Пространство в живописи Малевича супрематического периода отличает бесконечная множественность осей и беспредельная открытость. Традиционному пространство-объекту в супрематизме противостоят разъятые просторы «четвертого измерения» субъектного бытия. Вместе с тем субъектное начало супрематизма – это оборотная сторона универсального космизма этого искусства. Многоосевость живописи Малевича построена на принципиальной кривизне пространства и сравнима с пространством мира Хармса, где доминируют вертикали и горизонтали, лишь в плане абстрактной дегравитации масс-мест, которые образуют его наполнение. Зато супрематический космизм впрямую совпадает с космологическими мотивами Хармса. Утопической бесконечности супрематических полотен соответствует метрическая и композиционная открытость большинства новелл Хармса: имеются в виду орнаментальные повторы однородных синтагм и незавершенность сюжета. Акцентировка синтагматики в противовес семантике, свойственная прозе Хармса, находит соответствия в «иероглифике» супрематизма. Следует отметить, что термин «иероглиф» для обозначения скрытых сторон феноменального бытия, открывающихся лишь в антиномиях, был введен в обиход обэриутовской философии Л. Липавским.
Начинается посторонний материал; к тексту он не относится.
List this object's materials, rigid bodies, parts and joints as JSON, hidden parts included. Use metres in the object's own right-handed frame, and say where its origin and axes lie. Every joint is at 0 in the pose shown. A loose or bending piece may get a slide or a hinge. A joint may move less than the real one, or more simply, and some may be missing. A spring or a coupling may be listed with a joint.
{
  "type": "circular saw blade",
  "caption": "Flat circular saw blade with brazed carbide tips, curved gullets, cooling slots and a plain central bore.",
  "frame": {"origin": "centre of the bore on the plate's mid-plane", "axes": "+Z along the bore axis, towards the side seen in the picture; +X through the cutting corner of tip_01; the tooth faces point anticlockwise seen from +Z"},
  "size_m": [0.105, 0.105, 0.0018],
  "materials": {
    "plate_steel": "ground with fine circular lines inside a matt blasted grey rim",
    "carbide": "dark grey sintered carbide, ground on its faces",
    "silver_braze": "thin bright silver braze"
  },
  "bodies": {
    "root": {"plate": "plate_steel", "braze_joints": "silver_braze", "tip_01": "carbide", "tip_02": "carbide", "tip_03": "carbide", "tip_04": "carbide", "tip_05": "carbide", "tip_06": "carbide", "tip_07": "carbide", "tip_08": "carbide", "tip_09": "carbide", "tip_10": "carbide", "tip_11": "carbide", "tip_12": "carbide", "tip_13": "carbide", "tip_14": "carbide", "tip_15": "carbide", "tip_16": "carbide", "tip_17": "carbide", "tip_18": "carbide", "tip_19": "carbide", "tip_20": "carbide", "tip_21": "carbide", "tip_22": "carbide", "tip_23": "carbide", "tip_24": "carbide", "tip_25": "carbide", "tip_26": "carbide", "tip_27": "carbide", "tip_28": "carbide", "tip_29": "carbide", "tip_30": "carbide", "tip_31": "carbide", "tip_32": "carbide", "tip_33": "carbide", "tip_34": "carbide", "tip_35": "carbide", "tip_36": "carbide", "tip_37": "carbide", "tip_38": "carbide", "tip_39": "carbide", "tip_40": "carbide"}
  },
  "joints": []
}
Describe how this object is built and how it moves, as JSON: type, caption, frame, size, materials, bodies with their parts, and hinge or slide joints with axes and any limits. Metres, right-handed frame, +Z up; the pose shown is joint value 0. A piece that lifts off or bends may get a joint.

Можно предположить, что числовая символика некоторых новелл Хармса имеет отношение именно к этому кругу размышлений чинарей. «Иероглифика» Малевича, конечно, иного рода. Художник принципиально асемантичен. Однако обращает на себя внимание общее для него и Хармса особо значимое отношение к пространственным категориям, которые переживались как предельные, конечные основы бытия. Таким образом, связь между структурами пространства у Хармса и Малевича, проявившись на уровне соотношения частей текста, охватывает наиболее глобальные формы их существования. Мир-сфера Хармса и мир-сфера Малевича совпадают по признаку открытости, космизма и в конечном итоге – внесемантической заданности пространственных координат, а тем самым органично вписываются в утопизм эпохи.